-- BEGIN DATA SEGMENT --

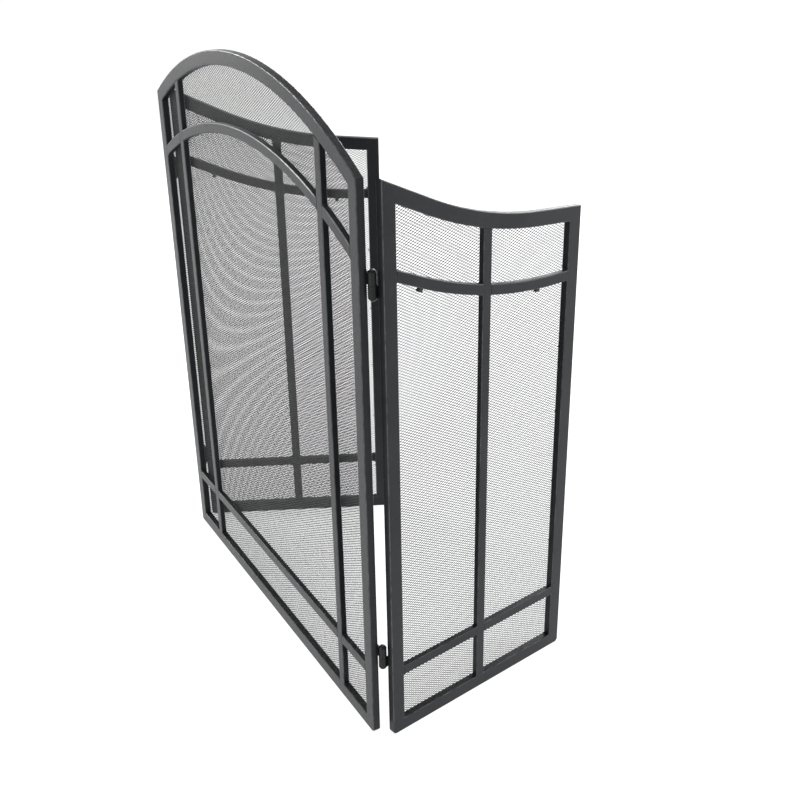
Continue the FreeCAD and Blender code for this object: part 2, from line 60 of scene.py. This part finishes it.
def make_camera():
    """The photograph's viewpoint: high up, off the right-hand end of the screen."""
    data = bpy.data.cameras.new("camera")
    data.lens, data.sensor_width = LENS, SENSOR
    data.shift_x, data.shift_y = SHIFT_X, SHIFT_Y
    azimuth, pitch, roll = (math.radians(a) for a in (AZIMUTH, PITCH_DOWN, ROLL))
    level = Vector((-math.sin(azimuth), math.cos(azimuth), 0.0))
    forward = level * math.cos(pitch) - Vector((0, 0, math.sin(pitch)))
    right = Vector((math.cos(azimuth), math.sin(azimuth), 0.0))
    up = right.cross(forward)
    across = math.cos(roll) * right + math.sin(roll) * up
    upward = math.cos(roll) * up - math.sin(roll) * right
    camera = bpy.data.objects.new("camera", data)
    bpy.context.scene.collection.objects.link(camera)
    camera.matrix_world = Matrix((across, upward, -forward)).transposed().to_4x4()
    camera.location = CAMERA_PLACE
    bpy.context.scene.camera = camera


# ----------------------------------------------------------------------------- materials
WHITE = (1.0, 1.0, 1.0, 1.0)
# painted highlight: the lighter colour laid on the tubes' rounded long edges
EDGE_HIGHLIGHT_PAINT = (0.105, 0.110, 0.118, 1)
DUST = (0.16, 0.155, 0.145, 1)
WORN_LIGHTER = 2.2
# noise scales in cycles per metre
CLOUDS, EDGE_PATCHES, RUBS, SATIN, DUST_GRAIN = 14.0, 60.0, 90.0, 220.0, 320.0
PEEL, SPECKS, FINE_PEEL = 520.0, 1500.0, 2600.0
# how deep the two grades of orange peel are, in metres
PEEL_DEPTH, FINE_DEPTH = 0.0004, 0.00008
PAPER_DARK, PAPER_LIGHT, PAPER_GLOW = 0.34, 0.36, 0.87


class Nodes:
    """A material's node tree, with short ways to add and join nodes."""

    def __init__(self, name):
        self.material = bpy.data.materials.new(name)
        self.material.use_nodes = True
        self.tree = self.material.node_tree
        self.shader = self.tree.nodes["Principled BSDF"]
        self.place = self.add("ShaderNodeTexCoord").outputs["Object"]

    def add(self, kind, **values):
        node = self.tree.nodes.new(kind)
        for key, value in values.items():
            if key.startswith("in_"):
                self.feed(node.inputs[key[3:].replace("_", " ").title()], value)
            else:
                setattr(node, key, value)
        return node

    def feed(self, socket, value):
        if isinstance(value, bpy.types.NodeSocket):
            self.tree.links.new(value, socket)
        else:
            socket.default_value = value

    def noise(self, scale, detail=2.0, roughness=0.5, stretch=None):
        """Noise over the piece's own coordinates: scale is in cycles per metre."""
        place = self.place
        if stretch:
            mapping = self.add("ShaderNodeMapping", in_vector=place, in_scale=stretch)
            place = mapping.outputs["Vector"]
        node = self.add("ShaderNodeTexNoise", in_vector=place, in_scale=scale, in_detail=detail)
        node.inputs["Roughness"].default_value = roughness
        return node.outputs["Fac"]

    def spread(self, value, low, high, to_low=0.0, to_high=1.0):
        """The value between low and high, spread between two numbers."""
        node = self.add("ShaderNodeMapRange", in_value=value)
        limits = {"From Min": low, "From Max": high, "To Min": to_low, "To Max": to_high}
        for key, number in limits.items():
            node.inputs[key].default_value = number
        return node.outputs["Result"]

    def mix(self, factor, colour_a, colour_b):
        node = self.add("ShaderNodeMix", data_type="RGBA")
        self.feed(node.inputs["Factor"], factor)
        self.feed(node.inputs[6], colour_a)
        self.feed(node.inputs[7], colour_b)
        return node.outputs[2]

    def product(self, a, b):
        node = self.add("ShaderNodeMath", operation="MULTIPLY")
        self.feed(node.inputs[0], a)
        self.feed(node.inputs[1], b)
        return node.outputs["Value"]

    def painted_edge_highlight(self, back):
        """How strongly a painted highlight lightens the coat: patchy along a tube's rounded long
        edges, nothing on its flat faces.

        Across a rounded edge the surface turns between facing back and facing sideways.
        """
        turned = self.add("ShaderNodeVectorMath", operation="DOT_PRODUCT")
        self.feed(turned.inputs[0], self.add("ShaderNodeTexCoord").outputs["Normal"])
        turned.inputs[1].default_value = back
        facing = self.add("ShaderNodeMath", operation="ABSOLUTE")
        self.feed(facing.inputs[0], turned.outputs["Value"])
        off_side = self.spread(facing.outputs["Value"], 0.12, 0.40)
        off_front = self.spread(facing.outputs["Value"], 0.94, 0.99, 1.0, 0.0)
        patchy = self.spread(self.noise(EDGE_PATCHES, 3.0, 0.6), 0.35, 0.65, 0.20, 0.75)
        return self.product(self.product(off_side, off_front), patchy)

    def bump(self, height, distance, strength, normal=None):
        node = self.add("ShaderNodeBump", in_height=height, in_distance=distance, in_strength=strength)
        if normal:
            self.feed(node.inputs["Normal"], normal)
        return node.outputs["Normal"]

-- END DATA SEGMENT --

TASK TO COMPLETE ▸
Return all of the data precisely as it appears.

ANSWER TO THE TASK ▸
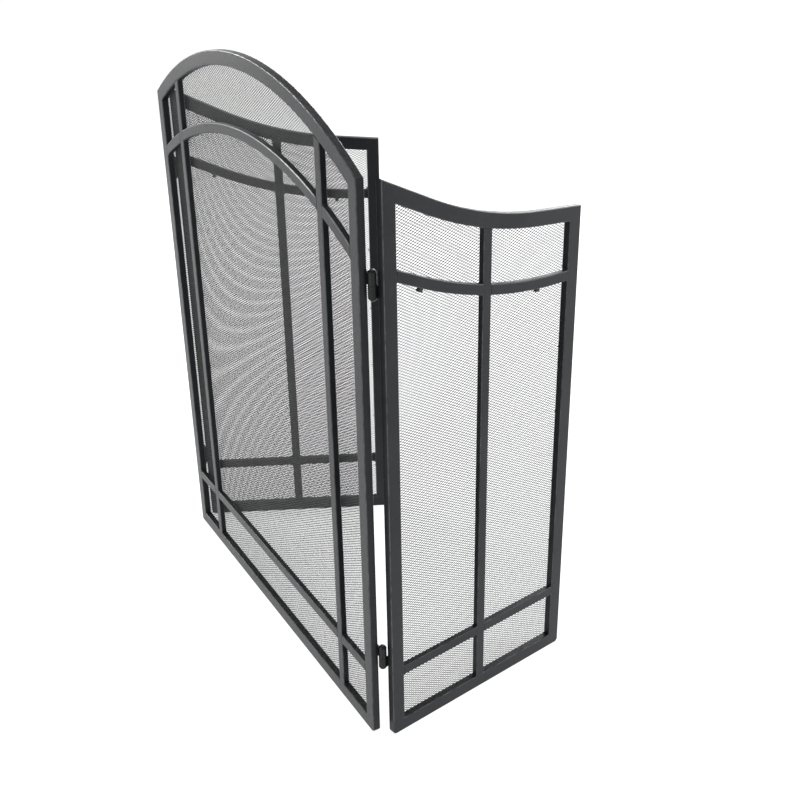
Continue the FreeCAD and Blender code for this object: part 2, from line 60 of scene.py. This part finishes it.
def make_camera():
    """The photograph's viewpoint: high up, off the right-hand end of the screen."""
    data = bpy.data.cameras.new("camera")
    data.lens, data.sensor_width = LENS, SENSOR
    data.shift_x, data.shift_y = SHIFT_X, SHIFT_Y
    azimuth, pitch, roll = (math.radians(a) for a in (AZIMUTH, PITCH_DOWN, ROLL))
    level = Vector((-math.sin(azimuth), math.cos(azimuth), 0.0))
    forward = level * math.cos(pitch) - Vector((0, 0, math.sin(pitch)))
    right = Vector((math.cos(azimuth), math.sin(azimuth), 0.0))
    up = right.cross(forward)
    across = math.cos(roll) * right + math.sin(roll) * up
    upward = math.cos(roll) * up - math.sin(roll) * right
    camera = bpy.data.objects.new("camera", data)
    bpy.context.scene.collection.objects.link(camera)
    camera.matrix_world = Matrix((across, upward, -forward)).transposed().to_4x4()
    camera.location = CAMERA_PLACE
    bpy.context.scene.camera = camera


# ----------------------------------------------------------------------------- materials
WHITE = (1.0, 1.0, 1.0, 1.0)
# painted highlight: the lighter colour laid on the tubes' rounded long edges
EDGE_HIGHLIGHT_PAINT = (0.105, 0.110, 0.118, 1)
DUST = (0.16, 0.155, 0.145, 1)
WORN_LIGHTER = 2.2
# noise scales in cycles per metre
CLOUDS, EDGE_PATCHES, RUBS, SATIN, DUST_GRAIN = 14.0, 60.0, 90.0, 220.0, 320.0
PEEL, SPECKS, FINE_PEEL = 520.0, 1500.0, 2600.0
# how deep the two grades of orange peel are, in metres
PEEL_DEPTH, FINE_DEPTH = 0.0004, 0.00008
PAPER_DARK, PAPER_LIGHT, PAPER_GLOW = 0.34, 0.36, 0.87


class Nodes:
    """A material's node tree, with short ways to add and join nodes."""

    def __init__(self, name):
        self.material = bpy.data.materials.new(name)
        self.material.use_nodes = True
        self.tree = self.material.node_tree
        self.shader = self.tree.nodes["Principled BSDF"]
        self.place = self.add("ShaderNodeTexCoord").outputs["Object"]

    def add(self, kind, **values):
        node = self.tree.nodes.new(kind)
        for key, value in values.items():
            if key.startswith("in_"):
                self.feed(node.inputs[key[3:].replace("_", " ").title()], value)
            else:
                setattr(node, key, value)
        return node

    def feed(self, socket, value):
        if isinstance(value, bpy.types.NodeSocket):
            self.tree.links.new(value, socket)
        else:
            socket.default_value = value

    def noise(self, scale, detail=2.0, roughness=0.5, stretch=None):
        """Noise over the piece's own coordinates: scale is in cycles per metre."""
        place = self.place
        if stretch:
            mapping = self.add("ShaderNodeMapping", in_vector=place, in_scale=stretch)
            place = mapping.outputs["Vector"]
        node = self.add("ShaderNodeTexNoise", in_vector=place, in_scale=scale, in_detail=detail)
        node.inputs["Roughness"].default_value = roughness
        return node.outputs["Fac"]

    def spread(self, value, low, high, to_low=0.0, to_high=1.0):
        """The value between low and high, spread between two numbers."""
        node = self.add("ShaderNodeMapRange", in_value=value)
        limits = {"From Min": low, "From Max": high, "To Min": to_low, "To Max": to_high}
        for key, number in limits.items():
            node.inputs[key].default_value = number
        return node.outputs["Result"]

    def mix(self, factor, colour_a, colour_b):
        node = self.add("ShaderNodeMix", data_type="RGBA")
        self.feed(node.inputs["Factor"], factor)
        self.feed(node.inputs[6], colour_a)
        self.feed(node.inputs[7], colour_b)
        return node.outputs[2]

    def product(self, a, b):
        node = self.add("ShaderNodeMath", operation="MULTIPLY")
        self.feed(node.inputs[0], a)
        self.feed(node.inputs[1], b)
        return node.outputs["Value"]

    def painted_edge_highlight(self, back):
        """How strongly a painted highlight lightens the coat: patchy along a tube's rounded long
        edges, nothing on its flat faces.

        Across a rounded edge the surface turns between facing back and facing sideways.
        """
        turned = self.add("ShaderNodeVectorMath", operation="DOT_PRODUCT")
        self.feed(turned.inputs[0], self.add("ShaderNodeTexCoord").outputs["Normal"])
        turned.inputs[1].default_value = back
        facing = self.add("ShaderNodeMath", operation="ABSOLUTE")
        self.feed(facing.inputs[0], turned.outputs["Value"])
        off_side = self.spread(facing.outputs["Value"], 0.12, 0.40)
        off_front = self.spread(facing.outputs["Value"], 0.94, 0.99, 1.0, 0.0)
        patchy = self.spread(self.noise(EDGE_PATCHES, 3.0, 0.6), 0.35, 0.65, 0.20, 0.75)
        return self.product(self.product(off_side, off_front), patchy)

    def bump(self, height, distance, strength, normal=None):
        node = self.add("ShaderNodeBump", in_height=height, in_distance=distance, in_strength=strength)
        if normal:
            self.feed(node.inputs["Normal"], normal)
        return node.outputs["Normal"]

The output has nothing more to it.